──────── Information provided
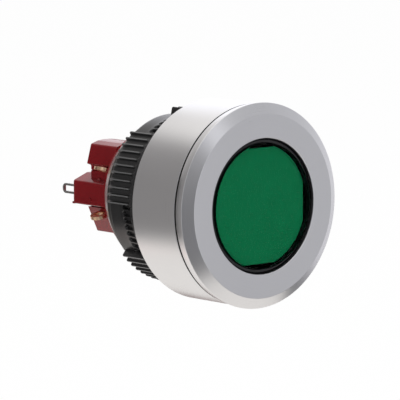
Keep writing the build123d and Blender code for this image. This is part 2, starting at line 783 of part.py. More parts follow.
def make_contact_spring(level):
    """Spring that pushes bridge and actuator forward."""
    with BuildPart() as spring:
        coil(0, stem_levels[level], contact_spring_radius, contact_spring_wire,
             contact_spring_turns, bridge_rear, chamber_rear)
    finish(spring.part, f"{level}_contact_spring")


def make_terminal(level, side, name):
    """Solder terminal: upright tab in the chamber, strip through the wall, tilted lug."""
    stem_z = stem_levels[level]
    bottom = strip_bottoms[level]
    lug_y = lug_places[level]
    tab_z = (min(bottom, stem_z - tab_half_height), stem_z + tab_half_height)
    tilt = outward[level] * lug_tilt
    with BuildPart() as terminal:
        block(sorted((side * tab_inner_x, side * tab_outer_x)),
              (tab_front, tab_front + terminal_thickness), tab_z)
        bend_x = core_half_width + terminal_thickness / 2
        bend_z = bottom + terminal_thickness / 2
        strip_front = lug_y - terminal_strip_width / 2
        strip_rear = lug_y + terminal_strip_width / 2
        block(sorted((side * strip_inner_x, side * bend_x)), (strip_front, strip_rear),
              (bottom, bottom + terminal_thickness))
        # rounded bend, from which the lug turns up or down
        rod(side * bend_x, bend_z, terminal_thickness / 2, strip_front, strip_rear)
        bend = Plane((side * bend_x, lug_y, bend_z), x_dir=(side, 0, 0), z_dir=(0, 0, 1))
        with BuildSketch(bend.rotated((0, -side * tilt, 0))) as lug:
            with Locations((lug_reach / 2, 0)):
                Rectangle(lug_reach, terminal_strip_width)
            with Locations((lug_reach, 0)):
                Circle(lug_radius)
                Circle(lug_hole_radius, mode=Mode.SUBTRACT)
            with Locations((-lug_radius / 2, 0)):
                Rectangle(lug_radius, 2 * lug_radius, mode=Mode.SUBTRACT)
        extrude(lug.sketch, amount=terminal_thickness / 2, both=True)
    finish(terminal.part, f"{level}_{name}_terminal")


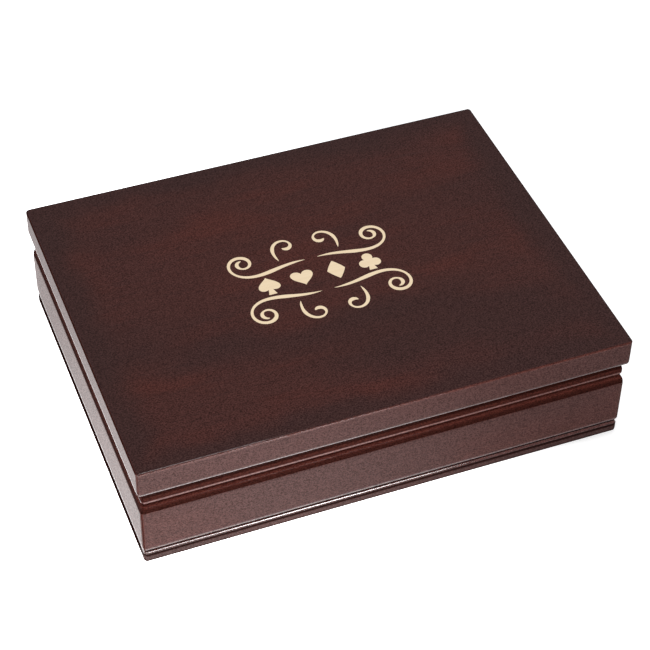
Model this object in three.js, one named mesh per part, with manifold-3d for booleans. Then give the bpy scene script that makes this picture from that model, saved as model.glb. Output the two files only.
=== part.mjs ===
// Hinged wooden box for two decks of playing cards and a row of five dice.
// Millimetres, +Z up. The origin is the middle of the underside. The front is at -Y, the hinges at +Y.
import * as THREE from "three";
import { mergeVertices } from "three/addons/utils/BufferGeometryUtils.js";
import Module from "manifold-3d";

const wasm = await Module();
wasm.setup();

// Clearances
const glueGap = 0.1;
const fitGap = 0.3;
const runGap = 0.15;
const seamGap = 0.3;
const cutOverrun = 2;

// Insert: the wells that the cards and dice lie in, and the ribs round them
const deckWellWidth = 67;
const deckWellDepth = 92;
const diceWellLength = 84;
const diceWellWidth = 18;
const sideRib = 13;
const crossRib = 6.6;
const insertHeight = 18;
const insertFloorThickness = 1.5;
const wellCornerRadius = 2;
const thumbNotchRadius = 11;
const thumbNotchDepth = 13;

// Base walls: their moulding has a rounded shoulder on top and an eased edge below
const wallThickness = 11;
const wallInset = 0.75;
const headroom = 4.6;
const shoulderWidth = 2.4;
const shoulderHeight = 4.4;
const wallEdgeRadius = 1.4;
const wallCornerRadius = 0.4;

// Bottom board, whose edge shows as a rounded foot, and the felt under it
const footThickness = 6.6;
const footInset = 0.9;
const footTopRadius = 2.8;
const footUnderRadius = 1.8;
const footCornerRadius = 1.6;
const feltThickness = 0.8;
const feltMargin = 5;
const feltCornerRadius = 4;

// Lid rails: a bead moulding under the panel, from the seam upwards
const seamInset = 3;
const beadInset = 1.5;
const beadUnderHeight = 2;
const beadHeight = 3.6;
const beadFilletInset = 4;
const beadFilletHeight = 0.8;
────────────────
=== Job ===
Copy out each line of the data where the string "manifold" appears.

=== Response to the exercise ===
Model this object in three.js, one named mesh per part, with manifold-3d for booleans. Then give the bpy scene script that makes this picture from that model, saved as model.glb. Output the two files only.
import Module from "manifold-3d";